▶ **Task input**:
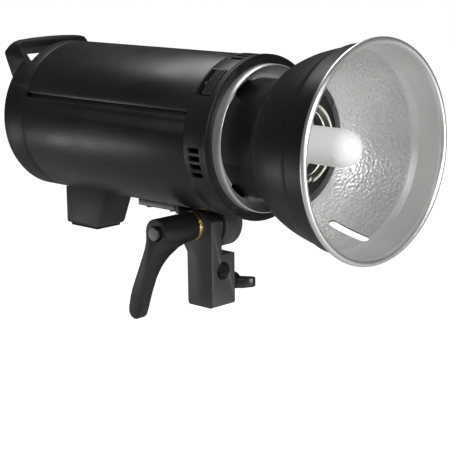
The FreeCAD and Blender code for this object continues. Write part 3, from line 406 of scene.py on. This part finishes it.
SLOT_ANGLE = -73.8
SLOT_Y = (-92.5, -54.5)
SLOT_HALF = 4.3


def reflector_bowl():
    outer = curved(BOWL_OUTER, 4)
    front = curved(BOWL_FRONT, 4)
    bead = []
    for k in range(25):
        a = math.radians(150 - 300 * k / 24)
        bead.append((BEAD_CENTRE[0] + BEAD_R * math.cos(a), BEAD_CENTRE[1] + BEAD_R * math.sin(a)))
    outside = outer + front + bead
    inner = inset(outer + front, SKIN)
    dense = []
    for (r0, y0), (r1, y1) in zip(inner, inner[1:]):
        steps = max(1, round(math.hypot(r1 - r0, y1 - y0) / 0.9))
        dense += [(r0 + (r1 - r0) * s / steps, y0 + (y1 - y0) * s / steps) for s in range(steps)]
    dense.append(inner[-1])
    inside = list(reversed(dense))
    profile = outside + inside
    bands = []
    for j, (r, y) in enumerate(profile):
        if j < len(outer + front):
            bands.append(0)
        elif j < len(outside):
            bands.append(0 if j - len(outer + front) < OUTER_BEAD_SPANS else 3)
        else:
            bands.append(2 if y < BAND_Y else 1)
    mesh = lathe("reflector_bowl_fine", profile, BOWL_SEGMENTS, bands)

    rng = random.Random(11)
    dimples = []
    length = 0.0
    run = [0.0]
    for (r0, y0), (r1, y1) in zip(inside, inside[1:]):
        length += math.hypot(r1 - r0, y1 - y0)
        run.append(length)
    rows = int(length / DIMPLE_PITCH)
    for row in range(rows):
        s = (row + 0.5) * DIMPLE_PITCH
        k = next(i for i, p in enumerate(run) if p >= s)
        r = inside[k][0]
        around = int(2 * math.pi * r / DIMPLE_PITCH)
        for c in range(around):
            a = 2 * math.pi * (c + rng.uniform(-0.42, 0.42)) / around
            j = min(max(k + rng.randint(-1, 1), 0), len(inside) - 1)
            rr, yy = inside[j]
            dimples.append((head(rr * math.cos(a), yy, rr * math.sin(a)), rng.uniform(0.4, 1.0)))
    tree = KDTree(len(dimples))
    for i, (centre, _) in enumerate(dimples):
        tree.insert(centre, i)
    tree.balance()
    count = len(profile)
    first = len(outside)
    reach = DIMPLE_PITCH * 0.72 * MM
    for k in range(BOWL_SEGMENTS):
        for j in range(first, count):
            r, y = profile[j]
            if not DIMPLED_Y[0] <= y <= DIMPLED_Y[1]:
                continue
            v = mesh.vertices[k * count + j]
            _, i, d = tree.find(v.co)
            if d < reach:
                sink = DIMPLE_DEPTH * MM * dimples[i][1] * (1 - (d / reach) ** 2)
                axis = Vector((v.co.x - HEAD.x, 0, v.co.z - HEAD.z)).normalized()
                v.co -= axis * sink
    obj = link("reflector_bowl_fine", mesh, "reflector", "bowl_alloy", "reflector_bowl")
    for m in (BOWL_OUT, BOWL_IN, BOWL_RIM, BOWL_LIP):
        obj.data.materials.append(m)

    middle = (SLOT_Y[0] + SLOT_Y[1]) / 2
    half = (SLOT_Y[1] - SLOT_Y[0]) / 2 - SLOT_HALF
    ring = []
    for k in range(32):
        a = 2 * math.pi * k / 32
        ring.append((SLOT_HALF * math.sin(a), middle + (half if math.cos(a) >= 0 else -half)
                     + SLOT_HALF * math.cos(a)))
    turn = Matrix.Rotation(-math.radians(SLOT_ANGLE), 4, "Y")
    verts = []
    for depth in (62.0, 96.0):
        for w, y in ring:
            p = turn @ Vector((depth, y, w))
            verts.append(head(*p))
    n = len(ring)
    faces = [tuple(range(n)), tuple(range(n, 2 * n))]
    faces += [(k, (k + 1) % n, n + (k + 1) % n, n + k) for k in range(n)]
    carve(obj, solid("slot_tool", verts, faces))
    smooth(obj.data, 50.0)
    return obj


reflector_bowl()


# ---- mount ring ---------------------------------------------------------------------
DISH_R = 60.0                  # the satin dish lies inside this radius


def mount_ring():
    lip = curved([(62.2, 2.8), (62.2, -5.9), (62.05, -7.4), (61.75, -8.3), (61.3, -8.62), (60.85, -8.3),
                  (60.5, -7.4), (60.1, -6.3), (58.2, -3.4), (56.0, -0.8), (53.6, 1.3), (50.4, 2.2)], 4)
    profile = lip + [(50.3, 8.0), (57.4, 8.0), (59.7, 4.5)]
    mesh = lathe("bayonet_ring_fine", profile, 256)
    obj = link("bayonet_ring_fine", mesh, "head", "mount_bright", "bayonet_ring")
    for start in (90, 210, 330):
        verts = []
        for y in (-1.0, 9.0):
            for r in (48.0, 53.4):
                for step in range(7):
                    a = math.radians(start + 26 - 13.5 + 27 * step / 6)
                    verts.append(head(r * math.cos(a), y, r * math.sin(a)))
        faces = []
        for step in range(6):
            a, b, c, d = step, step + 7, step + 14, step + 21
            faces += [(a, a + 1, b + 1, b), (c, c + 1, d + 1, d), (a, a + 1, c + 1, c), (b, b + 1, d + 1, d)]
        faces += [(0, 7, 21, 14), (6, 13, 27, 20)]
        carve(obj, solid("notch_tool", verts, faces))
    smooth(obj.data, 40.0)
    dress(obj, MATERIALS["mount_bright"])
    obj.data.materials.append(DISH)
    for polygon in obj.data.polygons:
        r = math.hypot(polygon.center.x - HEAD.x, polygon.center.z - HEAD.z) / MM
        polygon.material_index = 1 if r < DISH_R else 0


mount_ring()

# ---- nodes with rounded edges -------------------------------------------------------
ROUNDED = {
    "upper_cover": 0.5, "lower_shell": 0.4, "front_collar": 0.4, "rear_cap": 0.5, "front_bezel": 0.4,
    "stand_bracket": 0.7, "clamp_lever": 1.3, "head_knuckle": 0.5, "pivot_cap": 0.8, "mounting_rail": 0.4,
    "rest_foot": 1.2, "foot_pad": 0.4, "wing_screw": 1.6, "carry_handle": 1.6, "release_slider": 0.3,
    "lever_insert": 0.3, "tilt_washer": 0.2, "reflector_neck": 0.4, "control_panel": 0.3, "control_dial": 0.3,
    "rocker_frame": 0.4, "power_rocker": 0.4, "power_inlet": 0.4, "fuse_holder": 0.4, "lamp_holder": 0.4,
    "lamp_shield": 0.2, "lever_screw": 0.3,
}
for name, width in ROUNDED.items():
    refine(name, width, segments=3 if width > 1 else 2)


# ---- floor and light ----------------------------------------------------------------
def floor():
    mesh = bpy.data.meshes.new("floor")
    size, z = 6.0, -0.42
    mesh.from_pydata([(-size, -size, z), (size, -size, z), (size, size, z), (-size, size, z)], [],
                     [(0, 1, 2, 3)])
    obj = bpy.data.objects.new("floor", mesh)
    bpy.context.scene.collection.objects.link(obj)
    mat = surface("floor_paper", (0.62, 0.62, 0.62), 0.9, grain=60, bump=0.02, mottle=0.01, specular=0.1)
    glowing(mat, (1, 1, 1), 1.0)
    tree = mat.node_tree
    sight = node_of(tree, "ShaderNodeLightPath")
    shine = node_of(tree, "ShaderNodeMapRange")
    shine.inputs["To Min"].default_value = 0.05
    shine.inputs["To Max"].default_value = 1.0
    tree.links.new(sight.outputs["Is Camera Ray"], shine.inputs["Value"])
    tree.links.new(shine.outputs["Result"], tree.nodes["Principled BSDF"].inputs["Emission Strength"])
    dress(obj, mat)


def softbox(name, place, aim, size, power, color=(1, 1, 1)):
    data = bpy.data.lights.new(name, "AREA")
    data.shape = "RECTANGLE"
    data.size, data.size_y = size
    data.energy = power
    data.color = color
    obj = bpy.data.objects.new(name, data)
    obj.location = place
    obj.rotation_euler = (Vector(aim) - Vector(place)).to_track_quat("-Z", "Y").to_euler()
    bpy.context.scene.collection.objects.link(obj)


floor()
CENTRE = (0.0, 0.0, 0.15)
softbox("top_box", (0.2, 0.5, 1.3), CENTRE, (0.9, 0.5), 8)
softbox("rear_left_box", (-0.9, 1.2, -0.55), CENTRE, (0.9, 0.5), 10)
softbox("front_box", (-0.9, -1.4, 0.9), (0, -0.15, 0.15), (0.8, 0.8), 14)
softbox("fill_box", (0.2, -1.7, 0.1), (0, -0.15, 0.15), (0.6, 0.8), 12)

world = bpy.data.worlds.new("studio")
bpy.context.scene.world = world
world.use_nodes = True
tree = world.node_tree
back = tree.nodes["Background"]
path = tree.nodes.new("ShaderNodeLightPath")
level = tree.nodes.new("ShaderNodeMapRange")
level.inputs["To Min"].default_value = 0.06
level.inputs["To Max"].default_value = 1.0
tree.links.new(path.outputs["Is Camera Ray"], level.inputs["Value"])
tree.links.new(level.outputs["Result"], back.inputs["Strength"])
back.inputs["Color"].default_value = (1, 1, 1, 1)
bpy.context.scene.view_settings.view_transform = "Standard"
==
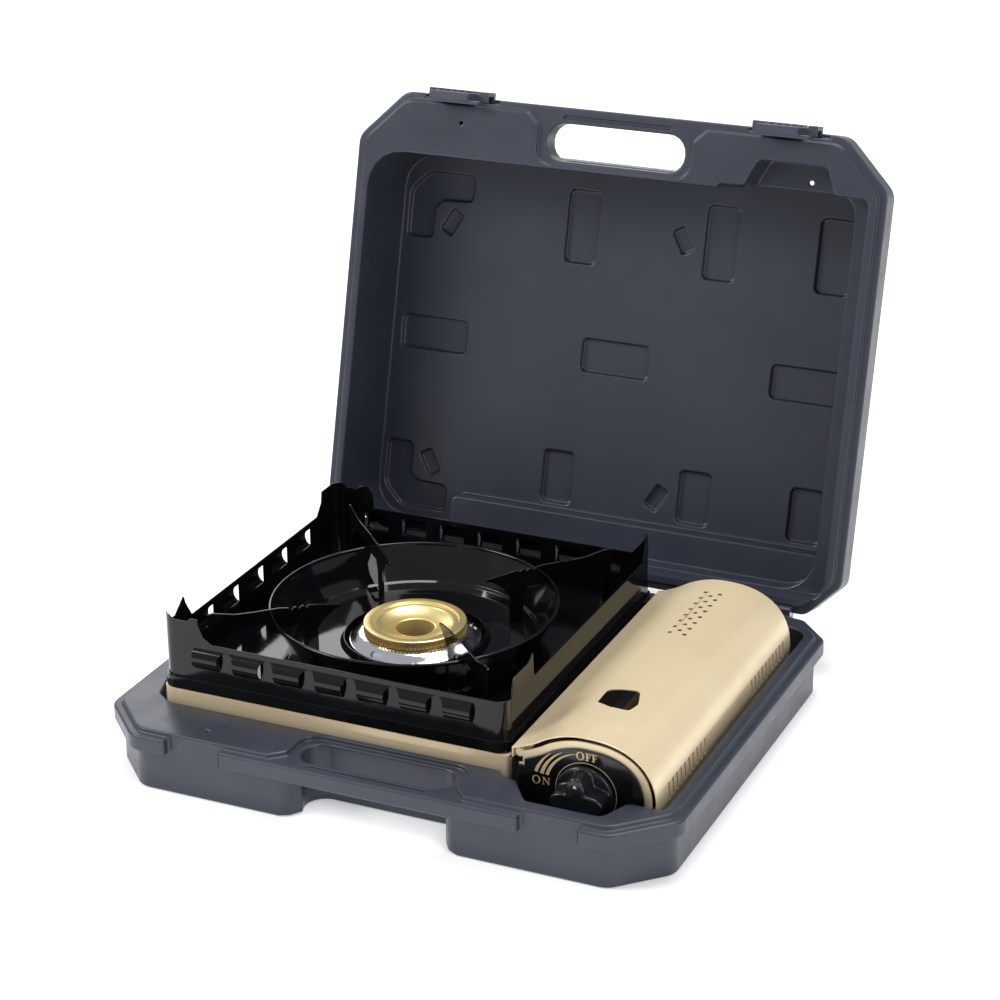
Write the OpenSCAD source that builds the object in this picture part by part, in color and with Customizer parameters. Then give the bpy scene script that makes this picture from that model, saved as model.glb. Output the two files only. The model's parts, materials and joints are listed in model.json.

▶ **What to produce**: Repeat these lines exactly and nothing more: the one containing "The FreeCAD and", the one containing "SLOT_HALF = 4.3", and all the lines between.

▶ **Written answer**:
The FreeCAD and Blender code for this object continues. Write part 3, from line 406 of scene.py on. This part finishes it.
SLOT_ANGLE = -73.8
SLOT_Y = (-92.5, -54.5)
SLOT_HALF = 4.3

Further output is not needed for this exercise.